The Conservative leadership contest could not feel further removed from these big questions. The top two candidates will eventually compete for the votes of this minuscule proportion of the electorate – likely to number fewer than 200,000 people – thus candidates have little incentive to focus on the issues that matter to the country more broadly. The result is an insular conversation that has focused on the policies they believe will land well with party members, who are overwhelmingly middle class, male, white and aged over 50. The leading candidates are engaged in an arms race over tax cuts that the country cannot afford, that will provide little relief to the families most affected by the cost of living crisis and that make a mockery of the central plank of the 2019 manifesto to level up the least affluent areas of the country with the south-east. The debate has become dominated by identity issues that are crowding out other important subjects as the candidates use them opportunistically to curry favour with party members. None has put forward anything like the thoughtful platform for governing the country that voters have the right to expect. In the first televised debate last Friday, not one articulated a coherent vision for their proposed premiership; their answers were instead filled with vague platitudes, although Rishi Sunak’s assurance and his telling criticism of the reckless pledges of his opponents set him apart.

It is a depressing lineup that reflects the sorry state of the modern Conservative party. The frontrunners include the former chancellor Sunak, who showed terrible judgment throughout much of the pandemic, pushing for delays to lockdowns despite steep economic and health costs, and who had to be forced into embarrassing U-turns on child hunger in the school holidays by the footballer Marcus Rashford. The foreign secretary and former lord chancellor, Liz Truss, refused to defend senior judges from vitriolic attacks by sections of the press who labelled them “enemies of the people”. Penny Mordaunt, minister of state for international trade, wrongly claimed during the EU referendum campaign that the UK could not veto Turkey joining the EU, and that remaining in the EU would lead to a million people settling in the UK from Turkey.

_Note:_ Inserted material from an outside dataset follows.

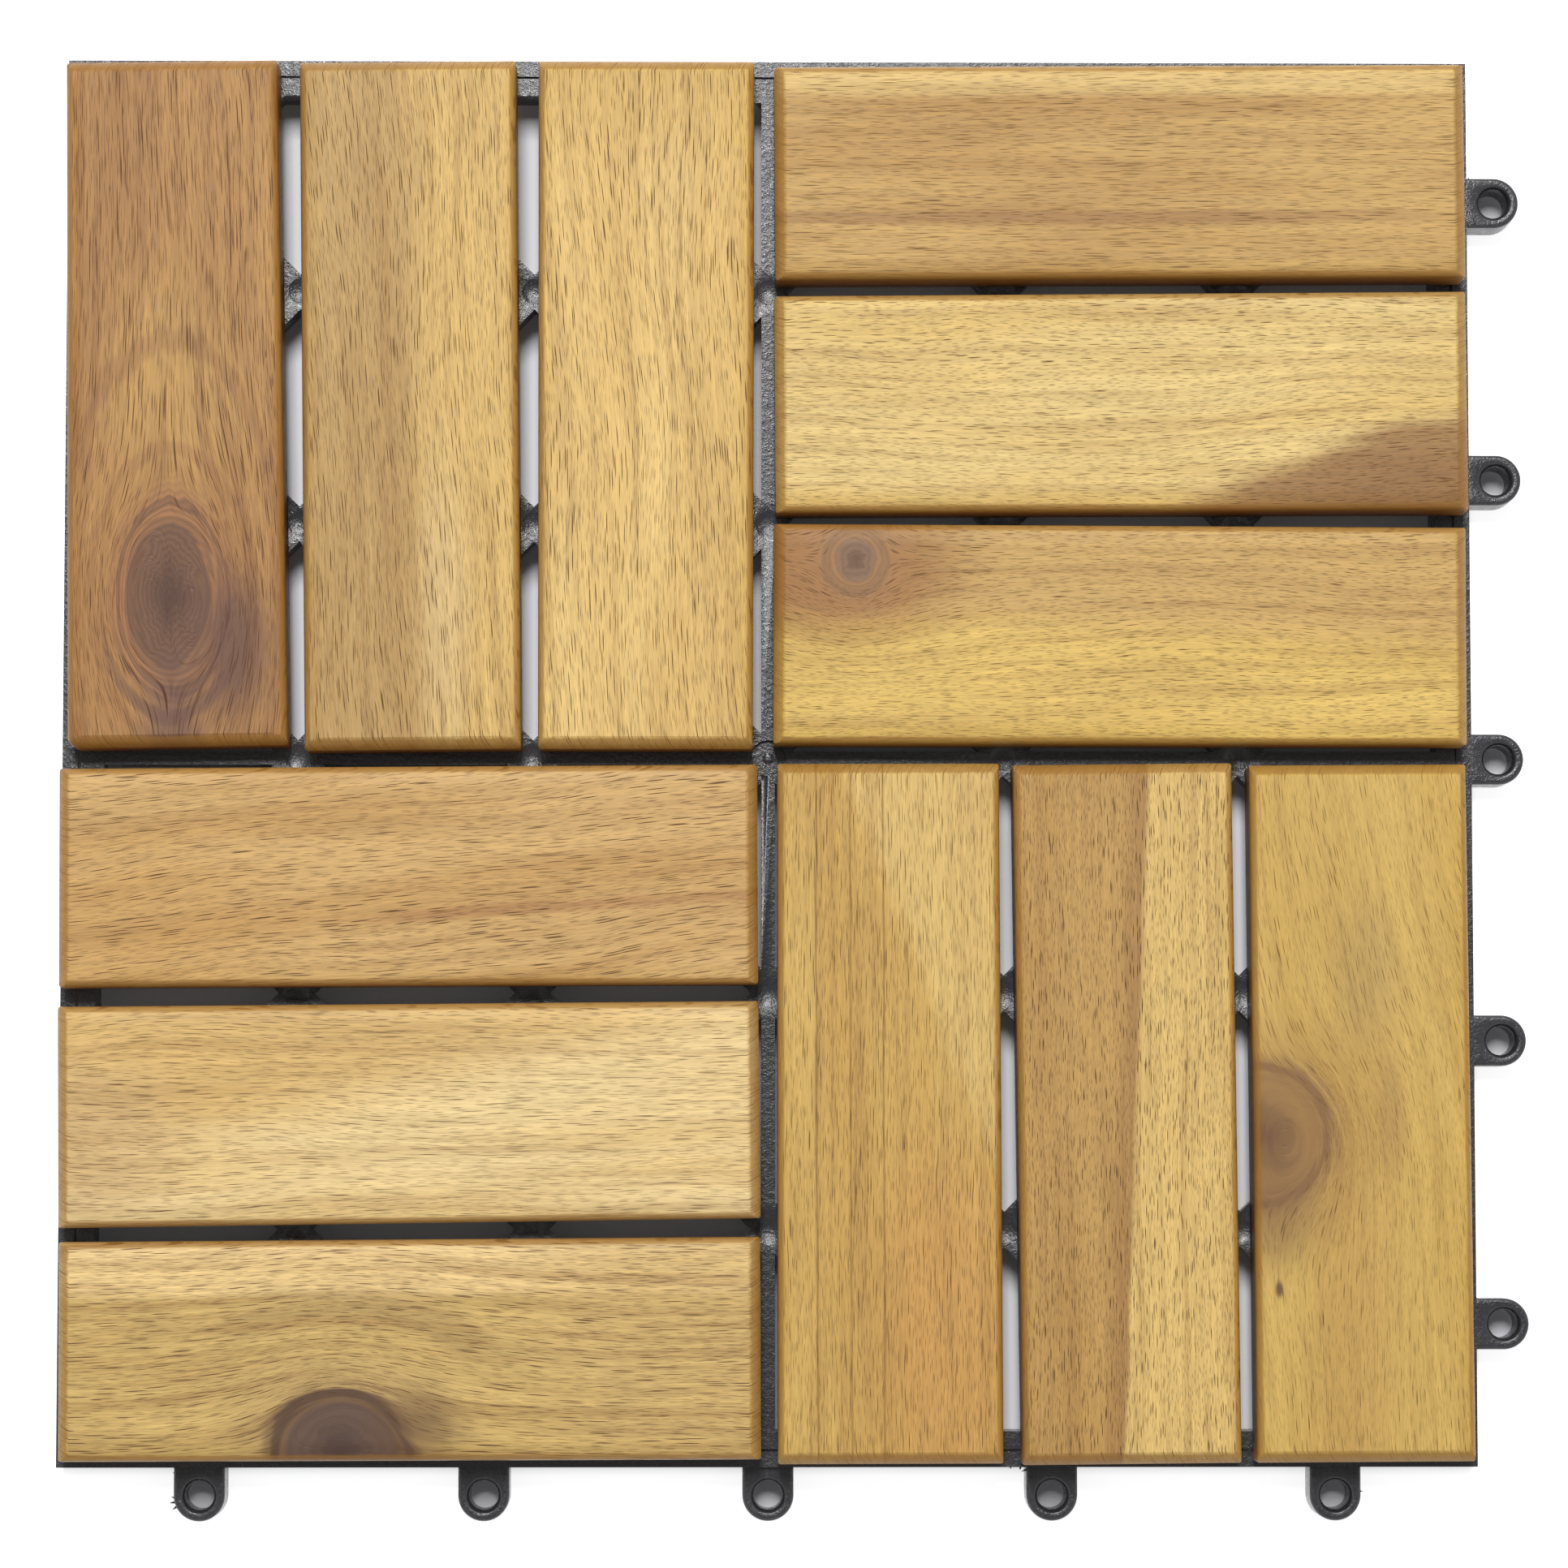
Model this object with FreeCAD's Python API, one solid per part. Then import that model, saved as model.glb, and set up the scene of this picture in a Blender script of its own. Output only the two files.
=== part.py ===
import FreeCAD, Part
import math
import os

# Interlocking deck tile: twelve wooden slats in four blocks of three, turned a quarter from block to
# block, screwed from below to one moulded plastic base. Millimetres, +Z up. The origin is the centre of
# the square tile, on the ground under the middle foot. Loops stand out to +X (right) and -Y (front),
# and pegs hang under the rim at -X (left) and +Y (back), where the loops of the next tiles come in.

# heights of the base
base_height = 12.0
ground_gap = 1.5

# slats: each block is as long as three of them lie wide
slat_pitch = 50.0
slat_side_gap = 3.6
slat_end_gap = 3.0
slat_thickness = 12.0
slat_side_round = 1.7
slat_end_round = 2.5

# how each slat differs from its ruled place and size, as sawn and screwed down by hand: shift to the right
# and to the back, turn in degrees, and extra width at its left or back end and at its other end
slat_offsets = {
    "back_left": (
        (-0.8, -0.4, 0.95, -1.6, 0.2),
        (-0.9, -0.8, 0.7, -0.5, -0.7),
        (-1.1, -0.6, 0.0, -0.5, -1.1),
    ),
    "back_right": (
        (-0.4, -1.1, 0.35, 0.3, 0.1),
        (-0.4, -0.25, 0.4, 0.4, 1.0),
        (-0.7, 0.3, -0.15, 0.7, 0.4),
    ),
    "front_left": (
        (-0.8, -0.7, 0.35, -0.2, 0.0),
        (-0.5, -0.4, 0.65, 0.1, -0.7),
        (-0.1, 0.4, 0.1, -1.5, 0.2),
    ),
    "front_right": (
        (0.25, -0.15, 0.15, 0.3, 0.8),
        (0.2, -0.2, 0.6, -0.1, -0.5),
        (-0.4, -0.15, 0.35, -0.4, -0.5),
    ),
}
quarter_turns = {"back_left": 0, "back_right": 1, "front_right": 0, "front_left": 1}
block_signs = {"back_left": (-1, 1), "back_right": (1, 1), "front_left": (-1, -1), "front_right": (1, -1)}

# rim: a band on top with a wall down each edge, open below
rim_band = 7.5
rim_outer_wall = 2.0
rim_inner_wall = 1.8
rim_plate = 1.4
rim_groove_inset = 3.3
rim_groove_width = 0.5
rim_groove_depth = 0.4

# ribs, with draft on their sides: diagonal ones that cross under the gaps and under the middle of the
# slats, and a straight one between the blocks each way
rib_top_width = 5.3
rib_bottom_width = 4.4
cross_rib_top_width = 2.9
cross_rib_bottom_width = 2.4

# the round boss in the middle of the tile
middle_boss_radius = 5.4
middle_recess_radius = 3.8
middle_recess_depth = 1.2

# screws, and the bosses and pilot holes that take them, with flats in place of these small hidden rounds;
# the bosses are the feet, and hold each screw's head clear of the ground
screw_sides = 6
boss_sides = 8
screw_bite = 8.2
screw_radius = 1.75
screw_head_radius = 3.5
screw_head_height = 2.0
screw_head_taper = 1.0
screw_hole_clearance = 0.2
pilot_clearance = 0.15
pilot_extra_depth = 0.5
head_clearance = 0.4
head_gap = 1.2
boss_wall = 1.3

# loops, and the pegs and pockets that take them, evenly spaced all along a row of tiles
link_count = 5
link_inset = 6.0
loop_half_width = 5.4
loop_bottom = 1.0
loop_hole_radius = 3.05
loop_mouth_flare = 0.9
loop_mouth_depth = 2.0
peg_clearance = 0.25
peg_bottom = 1.5
peg_bevel = 0.5
pocket_side_gap = 0.4
pocket_tip_gap = 0.6
pocket_roof_gap = 0.2
peg_pad_margin = 0.1

# sizes that follow
slat_rows = len(slat_offsets["back_left"])
half_tile = slat_rows * slat_pitch
block_offset = half_tile / 2
slat_width = slat_pitch - slat_side_gap
slat_length = half_tile - slat_end_gap
inner_edge = half_tile - rim_band
pocket_top = base_height - rim_plate
loop_top = pocket_top - pocket_roof_gap
link_pitch = 2 * half_tile / link_count
link_places = [link_pitch * (n - (link_count - 1) / 2) for n in range(link_count)]
screw_reach = slat_pitch * (slat_rows - 1) / 2
screw_seat = head_gap + screw_head_height
screw_top = base_height + screw_bite
pilot_top = screw_top + pilot_extra_depth
screw_hole_radius = screw_radius + screw_hole_clearance
pilot_radius = screw_radius + pilot_clearance
head_room_radius = screw_head_radius + head_clearance
boss_radius = head_room_radius + boss_wall
peg_radius = loop_hole_radius - peg_clearance
pocket_half_width = loop_half_width + pocket_side_gap
pocket_depth = link_inset + loop_half_width + pocket_tip_gap


def vector(x, y, z=0.0):
    return FreeCAD.Vector(x, y, z)


def centred_box(half_x, half_y, bottom, top):
    """A box about the Z axis between two heights."""
    return Part.makeBox(2 * half_x, 2 * half_y, top - bottom, vector(-half_x, -half_y, bottom))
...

The racial and gender diversity of the candidates has been impressive, and puts the Labour party – still to elect its first female leader – to shame. But that cannot be allowed to obscure the fact that none of these individuals is fit to govern the country. They reflect the accelerated decline of the Tory party under Johnson, a prime minister who pursued an ideological hard Brexit to keep his party together regardless of its costs for ordinary people, who purged the more moderate members of his government and his parliamentary party, and who utterly lacked the integrity and probity required for high office. The party has become a hollow shell, filled with parliamentarians who backed Johnson because they prioritised what they believed to be their own electoral interest above the interests of the country.

This squalid and parochial leadership contest offers no choice to citizens who have been so fundamentally let down by Johnson, one of the worst prime ministers Britain has ever seen. It is an insult that Conservatives appear to believe it acceptable to impose a new prime minister on the country. Whoever the party picks has no democratic mandate for their platform and policies. The prime minister we elected in 2019 has resigned in disgrace, having lost the confidence not just of the country but his party. Once Conservatives have their next leader, they must be put before the country in a general election.